Of course, this does not mean children born to Christians are automatically saved. It is quite the opposite. Children born to Christian parents are sinners like everyone else, and they are to therefore be raised so as to believe in Christ and follow His ways. Thus Paul commands parents to bring their children up “in the discipline and instruction of the Lord.”

This is not some esoteric theological debate. Rather, this has significant practical implications.  That Christian children are part of the covenant means that parents are to train them in the covenant. Christian children need to be taught a Christian worldview and trained to think God's thoughts after Him. They need to learn every subject with God and His Word as the foundation, for "The fear of Yahweh is the beginning of knowledge" (Proverbs 1:7).  

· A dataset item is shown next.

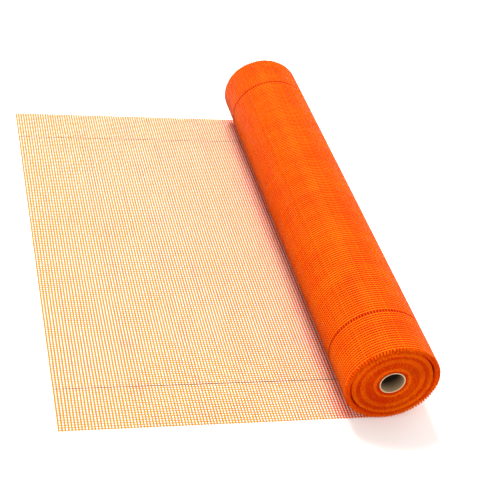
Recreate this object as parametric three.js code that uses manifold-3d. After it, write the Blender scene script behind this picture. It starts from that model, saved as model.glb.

Christian Children Need a Christian Education

Sadly, many Christians, even those in the Reformed tradition, have not given their children a Christian education. They have handed their children over to non-Christian schools and unbelieving teachers to be trained in a secular worldview. Louis Berkhof lamented the inconsistent practice of many Christians in this regard:

It is quite evident that in most of the churches of our land, even in those who theoretically subscribe to the doctrine of the covenant, this doctrine has no grasp on the life and the conscience of the people in general, and fails utterly to have a determining influence on the education of their children.[1]

J. Gresham Machen offered similar criticism:

I can see little consistency in a type of Christian activity which preaches the Gospel on the street corners and at the ends of the Earth, but neglects the children of the covenant by abandoning them to a cold and unbelieving secularism.[2]

Secular state schools are often a cheaper option than Christian private schools and homeschooling. But is a Christian education not worth the extra time and cost? We are talking about the training of the minds and hearts of young Christians. Our educational practices must be consistent with our view of the covenant. God's children deserve it.  

[1] Louis Berkhof and Cornelius Van Til, Foundations of Christian Education, p. 65.

[2] J. Gresham Machen, “The Necessity of the Christian School” in Education, Christianity and the State (ed. John Robbins; Unicoi, TN: The Trinity Foundation, 2004), p. 82.